We have made our own interpretations of these plots in our paper which you will be able to read when it is eventually published. We will leave our opinion out of this section though and let you come to your own conclusions. We will however point out a few things related to potentail outliers that are not readily apparent in these plots. Regarding juvenile age data from the Carboniferous, all 131 of these data points are from the West Thompson Orogen in Australia which is completely overlain by the Eromanga Basin and encompasses all of the Cooper Basin, which are some of the most prospective regions in the world for geothermal applications.
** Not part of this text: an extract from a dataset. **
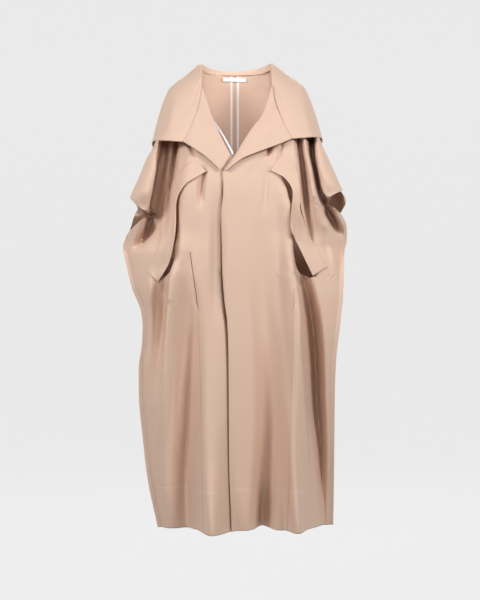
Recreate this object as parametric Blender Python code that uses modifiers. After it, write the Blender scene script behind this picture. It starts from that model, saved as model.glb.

For the thermotectonic ages, the Ecstasian period features 224 measurements, all of which are from a single province in the US known as the Yavapai terrane and likewise the 90 data points from the Paleozoic are all from the Sydney-Surat province in eastern Australia.

Vertical error bars represent the standard deviation of heat flow values for a given grouping while horizontal bars express the age interval over which the values were aggregated. Size of the circles relates to the count of data points in each group with larger circles representing more data points.